[START OF Source data]

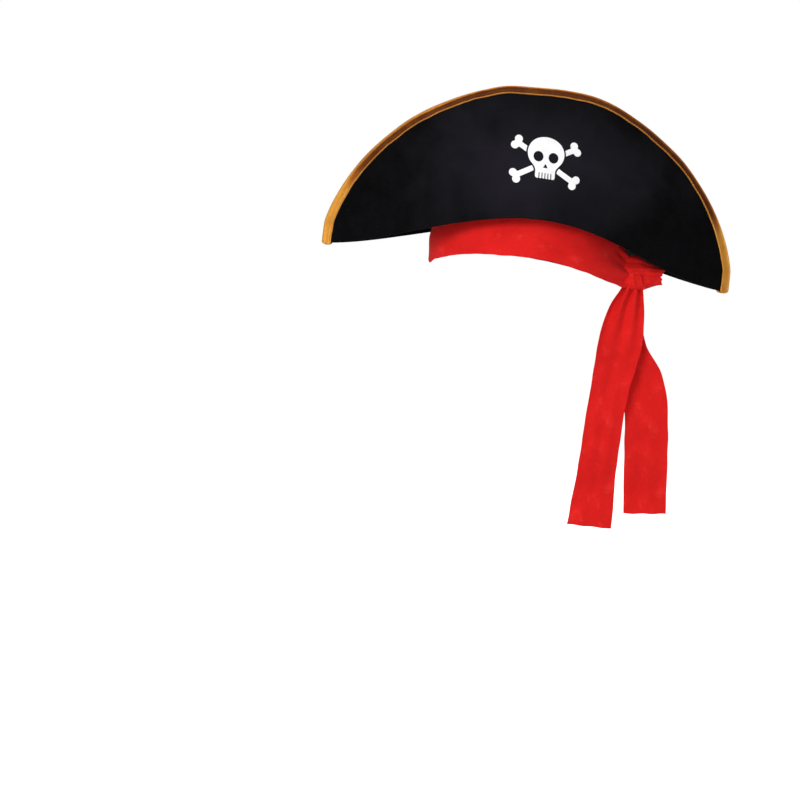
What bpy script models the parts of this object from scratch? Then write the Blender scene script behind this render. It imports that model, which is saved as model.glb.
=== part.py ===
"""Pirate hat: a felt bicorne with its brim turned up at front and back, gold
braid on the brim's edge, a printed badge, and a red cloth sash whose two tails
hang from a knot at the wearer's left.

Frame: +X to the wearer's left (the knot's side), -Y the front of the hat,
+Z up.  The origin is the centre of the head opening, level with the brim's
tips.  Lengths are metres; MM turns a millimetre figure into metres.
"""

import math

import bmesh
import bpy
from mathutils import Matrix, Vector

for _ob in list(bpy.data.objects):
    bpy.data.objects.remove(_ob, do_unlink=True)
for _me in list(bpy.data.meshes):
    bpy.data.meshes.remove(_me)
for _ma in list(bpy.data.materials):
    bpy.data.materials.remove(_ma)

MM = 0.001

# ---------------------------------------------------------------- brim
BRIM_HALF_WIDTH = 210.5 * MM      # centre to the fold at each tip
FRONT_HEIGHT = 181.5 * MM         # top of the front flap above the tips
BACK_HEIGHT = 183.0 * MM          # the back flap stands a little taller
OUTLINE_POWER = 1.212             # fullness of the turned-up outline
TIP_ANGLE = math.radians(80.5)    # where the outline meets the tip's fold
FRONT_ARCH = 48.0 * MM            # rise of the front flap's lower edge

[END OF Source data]

Exercise objective: Extract the data in full. Keep it word for word.

Result for this task:
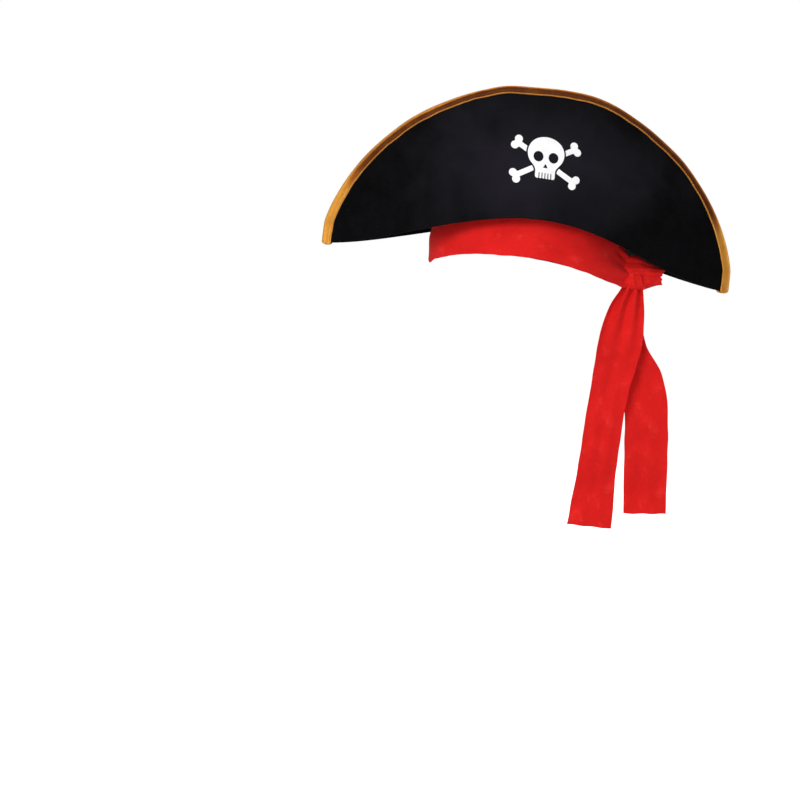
What bpy script models the parts of this object from scratch? Then write the Blender scene script behind this render. It imports that model, which is saved as model.glb.
=== part.py ===
"""Pirate hat: a felt bicorne with its brim turned up at front and back, gold
braid on the brim's edge, a printed badge, and a red cloth sash whose two tails
hang from a knot at the wearer's left.

Frame: +X to the wearer's left (the knot's side), -Y the front of the hat,
+Z up.  The origin is the centre of the head opening, level with the brim's
tips.  Lengths are metres; MM turns a millimetre figure into metres.
"""

import math

import bmesh
import bpy
from mathutils import Matrix, Vector

for _ob in list(bpy.data.objects):
    bpy.data.objects.remove(_ob, do_unlink=True)
for _me in list(bpy.data.meshes):
    bpy.data.meshes.remove(_me)
for _ma in list(bpy.data.materials):
    bpy.data.materials.remove(_ma)

MM = 0.001

# ---------------------------------------------------------------- brim
BRIM_HALF_WIDTH = 210.5 * MM      # centre to the fold at each tip
FRONT_HEIGHT = 181.5 * MM         # top of the front flap above the tips
BACK_HEIGHT = 183.0 * MM          # the back flap stands a little taller
OUTLINE_POWER = 1.212             # fullness of the turned-up outline
TIP_ANGLE = math.radians(80.5)    # where the outline meets the tip's fold
FRONT_ARCH = 48.0 * MM            # rise of the front flap's lower edge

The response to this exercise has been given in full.